For Žižek, all of this is irrelevant; these forms of resistance are simply surrender. He betrays a nostalgia, which is macho and finally manneristic, for dictatorship, political violence, and ruthlessness. Once again, he is true to Lenin here, as when the latter calls for the bourgeoisie to be “definitively crushed” by the violent armed forces of the proletariat. Listen to Žižek’s defence of Chávez’s methods, which must be “fully endorsed”:

Far from resisting state power, [Chávez] grabbed it (first by an attempted coup, then democratically), ruthlessly using the Venezuelan state apparatuses to promote his goals. Furthermore, he is militarizing the barrios and organizing the training of armed units there. And, the ultimate scare: now that he is feeling the economic effects of capital’s “resistance” to his rule (temporary shortages of some goods in the state-subsidized supermarkets), he has moved to consolidate the twenty-four parties that supported him into a single party.

Here we observe the basic obsessive fantasy of Žižek’s position: do nothing, sit still, prefer not to, like Melville’s Bartleby, and silently dream of a ruthless violence, a consolidation of state power into one man’s hands, an act of brutal physical force of which you are the object or the subject or both at once. Perhaps I should remind Zizek, who considers himself a Lacanian, of what Lacan said to the Leninist students who heckled him at Vincennes in December 1969: “What you aspire to as revolutionaries is a master. You will get one.”

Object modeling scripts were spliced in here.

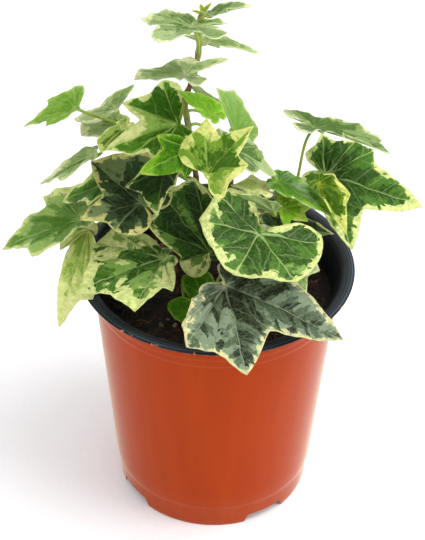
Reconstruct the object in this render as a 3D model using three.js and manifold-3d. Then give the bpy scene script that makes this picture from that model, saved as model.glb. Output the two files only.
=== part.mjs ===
// Variegated ivy in a round nursery pot. Millimetres, Z up, the pot's base centre at the origin,
// the front of the plant toward -Y.
import * as THREE from 'three';
import { mergeVertices } from 'three/addons/utils/BufferGeometryUtils.js';
import Module from 'manifold-3d';

const wasm = await Module();
wasm.setup();

// Pot
const RIM_R = 60; // outside of the lip
const POT_H = 118;
const BASE_R = 43; // outside of the foot ring
const NECK_R = 54.5; // outside of the wall just under the lip
const WALL = 1.4;
const FLOOR_Z = 5; // underside of the floor, raised on the feet
const FLOOR_T = 1.6;
const STEP_Z = 13; // moulded line above the feet
const COLLAR_Z = 106; // moulded line under the lip
const STEP = 0.5; // how far each moulded line stands out
const RIM_DROP = 1.5; // height of the lip's outer edge
const THROAT = 6; // how far under the lip the inside becomes straight
const NOTCH_H = 4.5; // height of the gaps between the feet
const NOTCH_W = 22; // width of a gap, measured straight across
const NOTCH_TAPER = 2.5; // how much each side of a gap leans in toward its top
const NOTCH_AT = [-56, 34, 124, 214]; // degrees from +X

// Potting soil
const SOIL_Z = 104; // level at the wall
const SOIL_RISE = 3; // mound in the middle
const GAP = 0.3; // clearance between pieces that meet

// Plant
const BLADE = 0.8; // blade thickness
const INNER_RING = 0.5; // where the blade's inner row of points lies, as a share of its radius
const PETIOLE_R = 0.65;
const PETIOLE_SIDES = 4;
const PETIOLE_STEPS = 5;
const STEM_SIDES = 6;
const PETIOLE_SINK = 0.15; // how far a petiole's end lies under the middle of the blade
const PETIOLE_PULL = 0.3; // length of its end tangents, as a share of the distance that it spans
const PETIOLE_CLIMB = 0.7; // how steeply it leaves the stem, against 1 outward
const NOTCH_ANGLE = 172; // half angle at which the blade's base notch begins, where a leaf states no other

// Stems: radius, number of steps and the points that the middle line passes through.
const STEMS = {
  main: [1.2, 18, [[-9, 4, 90], [-9, 4, 106], [-7, 3, 122], [-8, 3, 150], [-12, 3, 182], [-14, 2, 199],
    [-12, 2, 207], [-10, 2, 214], [-8.5, 2, 226], [-8.5, 3, 236], [-7, 4, 239]]],
  left: [1.1, 9, [[-18, 8, 90], [-18, 8, 106], [-25, 9, 130], [-33, 9, 154], [-41, 10, 177], [-42, 10, 184]]],
  front: [1.1, 6, [[-14, -6, 90], [-14, -6, 106], [-16, -6, 114], [-18, -7, 121]]],
  right: [1.1, 11, [[6, 8, 90], [6, 8, 106], [11, 3, 128], [17, -4, 147], [21, -3, 151], [27, 1, 150],
    [33, 4, 156]]],
  back: [1.1, 8, [[0, 20, 90], [0, 20, 106], [3, 29, 122], [6, 36, 138], [6, 40, 150]]],
};

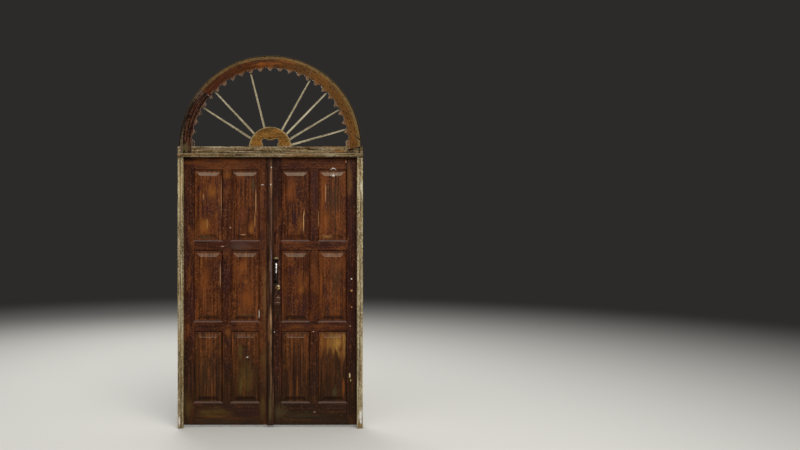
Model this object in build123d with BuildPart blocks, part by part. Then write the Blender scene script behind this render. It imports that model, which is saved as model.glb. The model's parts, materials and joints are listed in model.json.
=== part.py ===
# Arched double door with its frame: two framed leaves of six raised panels each, hung in rebated
# jambs under a transom, and over them a half-round fanlight of scalloped fretwork with a sunburst of
# sticks. The outside of the door faces -Y, the leaves open inwards, towards +Y, and Z is up.
# The origin is on the threshold, midway between the jambs and midway through the jambs' depth.
# All sizes are in millimetres.
import os
from math import atan, atan2, cos, degrees, hypot, radians, sin, sqrt

from build123d import *

LEFT, RIGHT = -1, 1

# Leaves
leaf_width = 722.0
leaf_height = 2215.0
leaf_thickness = 45.0
hinge_stile_width = 100.0
meeting_stile_width = 94.0
muntin_width = 83.0
top_rail_height = 117.0
mid_rail_height = 95.0
bottom_rail_height = 191.0
panel_rows = 3
sticking = 12.0  # chamfer round each panel opening, as deep as it is wide
groove_depth = 12.0
tenon_thickness = 12.0  # the panels' tongues and the grooves follow it
tenon_length = 60.0
stub_length = 26.0  # tenon at each end of a muntin
haunch = 34.0  # wood that a tenon leaves whole at the head and the foot of a leaf
joint_play = 0.3

# Raised panels
panel_play = 3.0  # room at the bottom of the groove for the wood to swell
panel_bevel = 41.0
panel_bevel_rise = 9.0
field_step = 3.0

# Gaps that let the leaves move
meeting_gap = 5.0
hinge_gap = 3.0
head_gap = 4.0
floor_gap = 17.0
stop_gap = 1.0

# Cover strip on the left leaf's meeting edge
strip_width = 54.0
strip_thickness = 16.0
strip_round = 5.0
strip_bead_width = 3.0
strip_bead_depth = 2.5
strip_bead_from_edge = 9.0
strip_play = 0.5
strip_head_gap = 2.0

# Frame
frame_depth = 90.0
jamb_face = 45.0
side_lap = 12.0  # how far a jamb's stop covers the leaf
head_lap = 10.0
quirk_width = 4.0
quirk_depth = 5.0
quirk_from_edge = 23.0
jamb_tenon_width = 14.0
jamb_tenon_depth = 46.0
jamb_tenon_height = 40.0
transom_height = 87.0
transom_ledge = 24.0  # how far the transom stands out behind the jambs
transom_chamfer = 8.0
drip_height = 32.0
drip_projection = 20.0
drip_fall = 7.0
drip_nose = 4.0

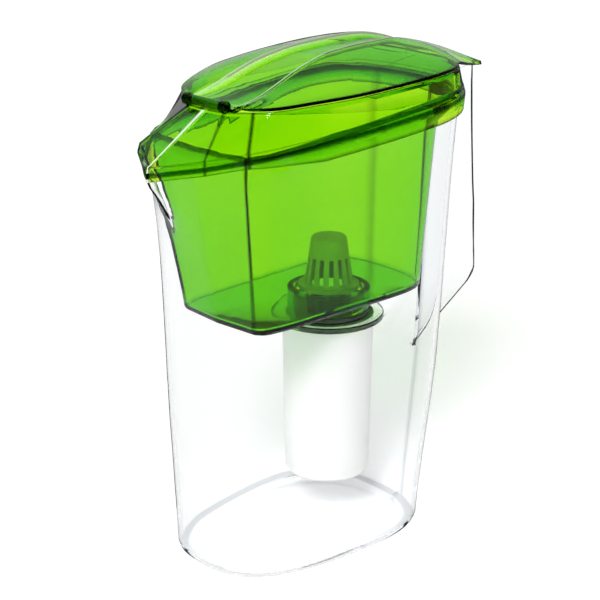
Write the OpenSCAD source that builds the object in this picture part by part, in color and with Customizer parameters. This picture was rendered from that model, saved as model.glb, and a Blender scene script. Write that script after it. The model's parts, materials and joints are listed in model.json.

There is a serious debate to be had with Žižek about the question of violence, the necessity of the state, and the evolution of radical politics, given the seeming permanence of capitalism. Perhaps when Žižek gets beyond windy rhetorical posturing and his misapprehension of my position as “post-modern leftism” (I defy anyone to find a word in favor of postmodernism in anything I have written), we can begin to have that debate. I am not holding my breath.